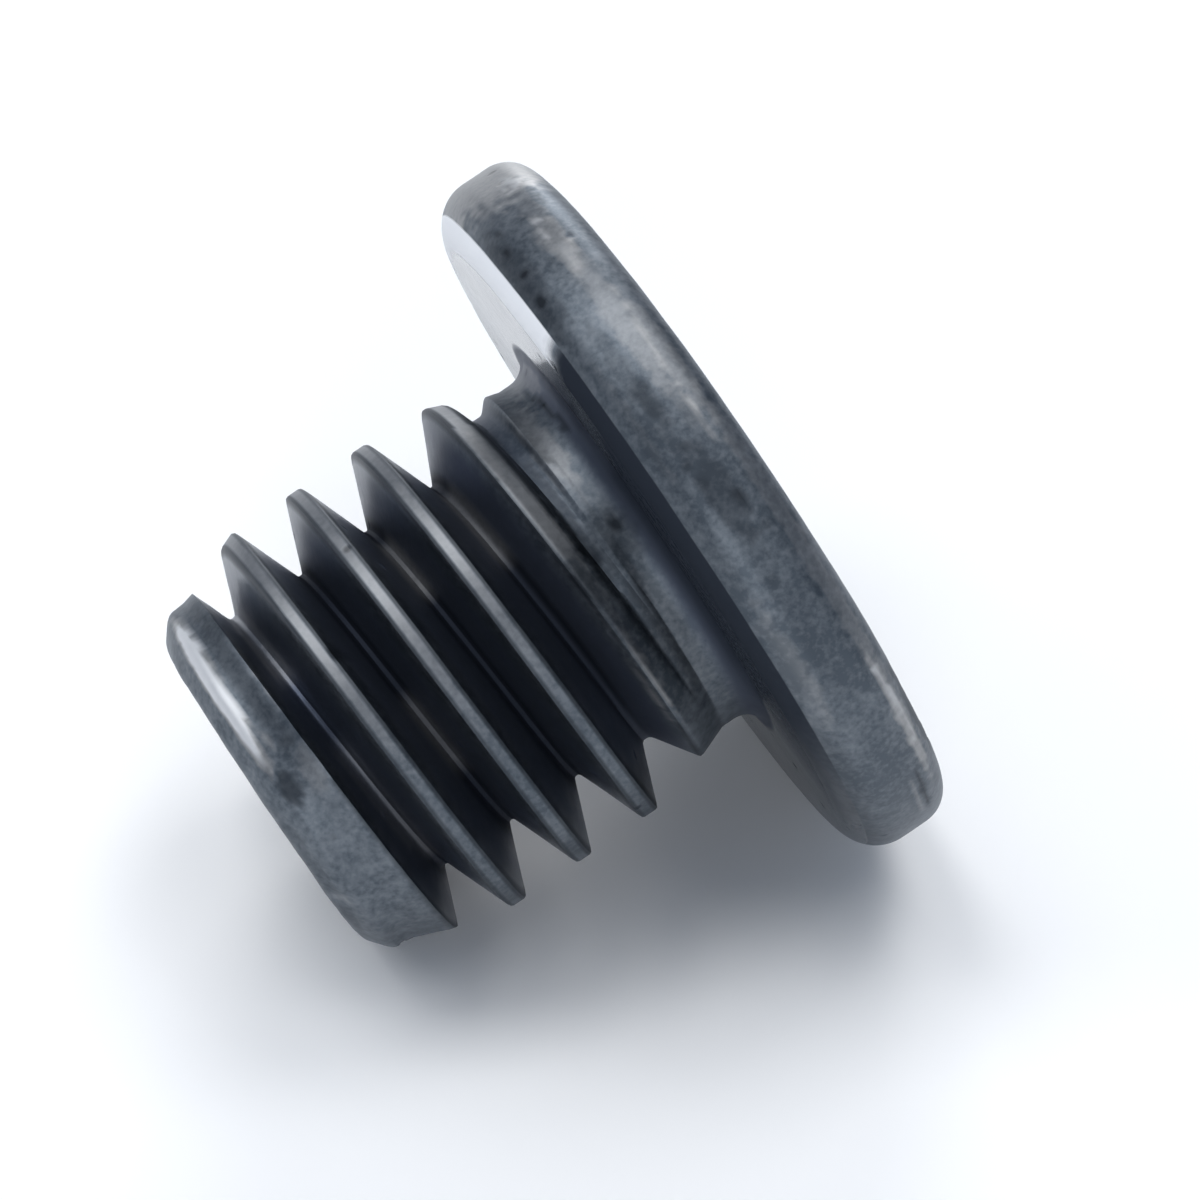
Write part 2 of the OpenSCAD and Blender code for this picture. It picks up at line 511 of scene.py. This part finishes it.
def recess_rings(bm, marks):
    """Rings of the cross recess: outer face round it, rounded lip, tapered walls, floor and pit."""
    rings = []
    for part in (0.25, 0.5, 0.75):
        points = [(a, FACE_END_R * (1 - part) + r * part) for a, r in cross_ring(LIP, 0.0)]
        rings.append(add_ring(bm, marks, points, TOTAL_L, rubbed=0.2))
    for turn in (0, 30, 60, 90):
        a = math.radians(turn)
        points = cross_ring(LIP * (1 - math.sin(a)), 0.0)
        rings.append(add_ring(bm, marks, points, TOTAL_L - LIP * (1 - math.cos(a)), rubbed=0.75))
    # The walls, floor and pit carry a depth value, which paints shade that darkens them downwards.
    for part in (0.15, 0.3, 0.5, 0.75, 0.97, 1.0):
        depth = LIP + (RECESS_DEPTH - LIP) * part
        points = cross_ring(0.0, depth)
        rings.append(add_ring(bm, marks, points, TOTAL_L - depth, deep=0.4 + 0.5 * part))
    floor = cross_ring(0.0, RECESS_DEPTH)
    half_way = ((CORE_FOOT + PIT_R) / 2, PIT_DEPTH / 2)
    for r, drop in ((CORE_FOOT, 0.0), (CORE_FOOT * 0.98, 0.0), half_way, (PIT_R, PIT_DEPTH)):
        points = [(a, min(r, was)) for a, was in floor]
        rings.append(add_ring(bm, marks, points, TOTAL_L - RECESS_DEPTH - drop, deep=0.9))
    return rings


def add_head(bm, marks):
    """Neck fillet, bearing face, rounded rim, outer face and cross recess as one skin."""
    angles = [a for a, _ in cross_ring(LIP, 0.0)]
    rings = []
    for points, rub, marks_at in head_parts():
        for k, (r, s) in enumerate(points):
            along = k / (len(points) - 1)
            ring = []
            for a in angles:
                values = {"rubbed": rub, **marks_at(a, r, along)}
                ring.append(add_point(bm, marks, a, r, s, values))
            rings.append(ring)
    rings += recess_rings(bm, marks)
    join_rings(bm, rings)
    bm.faces.new(rings[-1])


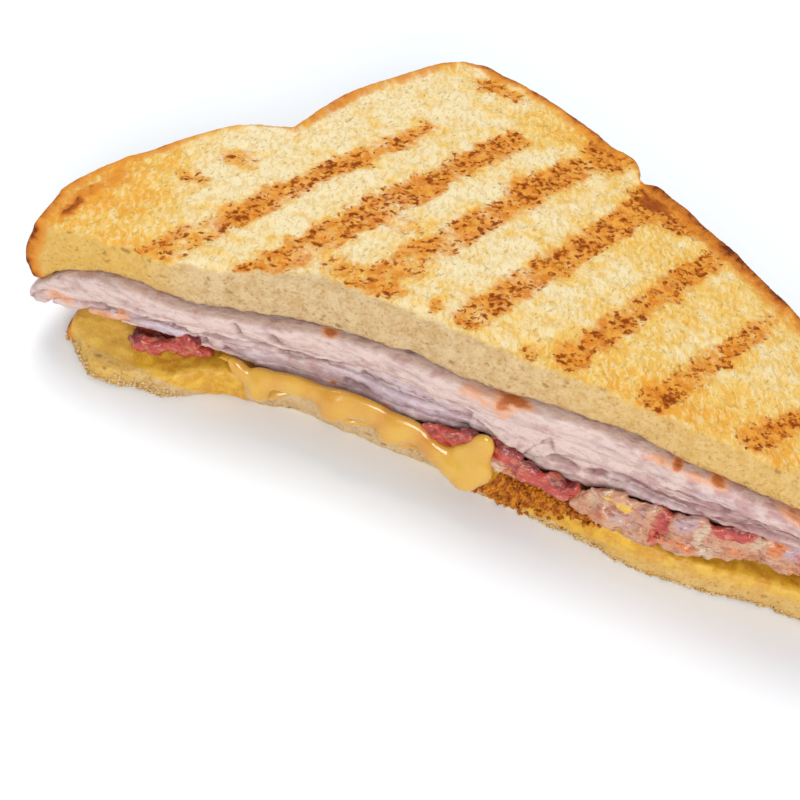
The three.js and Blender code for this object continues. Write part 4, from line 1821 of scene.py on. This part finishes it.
TOP_TOAST_EDGE = Line((
    (-75, 25.8), (-65, 26.8), (-50, 27.9), (-45, 29.3), (-40, 31.2), (-35, 34.2), (-30, 36.8), (-20, 36.6),
    (-10, 36.0), (0, 35.3), (10, 34.8), (20, 34.2), (30, 33.6), (40, 32.6), (60, 31.5), (75, 29.0),
))
BOTTOM_SOAK_EDGE = Line((
    (-70, 5.0), (-66, 4.0), (-60, 3.0), (-50, 1.6), (-45, 1.0), (-36, 2.0), (-30, 30.0), (4, 30.0), (6, 3.6),
    (15, 2.6), (25, 2.0), (33, 2.0), (40, 3.0), (50, 4.4), (60, 6.0), (75, 7.5),
))
CRISP = (
    Patch(9.0, 6.2, 4.4, 3.2),
    Patch(15.0, 7.0, 5.4, 3.0),
    Patch(21.5, 7.8, 3.6, 2.0, 0.9),
)

TURKEY_LEDGES = (
    Line((
        (-76, 8), (-70, 12.4), (-62, 14.2), (-55, 14.6), (-45, 15.6), (-40, 16.8), (-33, 18.2), (-27, 19.6),
        (-22, 20.6), (-18, 21.6), (-14, 22.6), (-9, 21.6), (-4, 21.8), (0, 20.5), (4, 18.0), (6, 16.8),
        (9.5, 17.2), (11, 19.0), (12.5, 21.2), (14.5, 19.2), (18, 19.2), (22, 20.0), (28, 19.6), (34, 20.2),
        (45, 21.0), (60, 20.0), (76, 17.5),
    )),
)
TURKEY_CREASES = (
    Line(((-39, 21.2), (-36, 18.2), (-33, 18.2), (-30.5, 17.8), (-27, 19.3), (-24, 19.6))),
    Line(((-33, 21.5), (-30, 20.3), (-25, 21.2))),
    Line(((-40, 14.5), (-35, 13.6))),
    Line(((-20, 17.0), (-12, 16.3), (-5, 16.8), (0, 16.9))),
    Line(((-18, 19.5), (-12, 18.8), (-6, 19.4), (0, 18.6))),
    Line(((14, 17.5), (19, 17.0), (23, 18.0))),
    Line(((24, 18.4), (30, 18.0), (36, 18.2), (44, 19.4), (52, 20.0), (62, 19.0), (73, 17.0))),
    Line(((24, 17.2), (30, 16.9), (36, 16.7), (44, 18.0), (50, 18.6), (60, 17.6), (70, 16.0))),
    Line(((-64, 12.6), (-60, 12.8), (-57, 13.4))),
    Line(((-56.5, 12.6), (-53, 14.0), (-48, 14.9), (-44.5, 14.8), (-43.2, 13.4))),
    Line(((40.6, 20.4), (41.4, 18.6), (44.2, 18.4), (44.6, 20.2))),
)
TURKEY_ROASTS = (
    Patch(5.4, 26.6, 3.0, 1.2, 1.1),
    Patch(4.6, 25.0, 1.9, 2.2, 0.8),
    Patch(0.8, 25.2, 4.2, 1.9, 0.42),
    Patch(31.4, 26.4, 0.9, 1.8, 1.1),
    Patch(37.8, 25.6, 1.5, 1.4, 1.0),
    Patch(28.6, 25.8, 2.8, 1.1, 0.45),
    Patch(34.8, 24.8, 3.0, 1.0, 0.4),
    Patch(50.5, 24.6, 3.6, 1.3, 0.7),
    Patch(64.0, 21.5, 3.2, 1.0, 0.6),
    Patch(-68.0, 11.6, 2.4, 1.4, 0.6),
    Patch(-60.0, 11.4, 3.4, 0.9, 0.62),
    Patch(-57.2, 13.2, 1.2, 1.4, 0.55),
    Patch(-24.6, 26.8, 1.5, 0.7, 1.2),
    Patch(-22.0, 15.2, 0.8, 0.5, 0.9),
    Patch(-13.0, 14.6, 1.2, 0.5, 0.7),
)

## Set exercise
Tell how many lines contain the word "Write", using only the number.

## Solution
2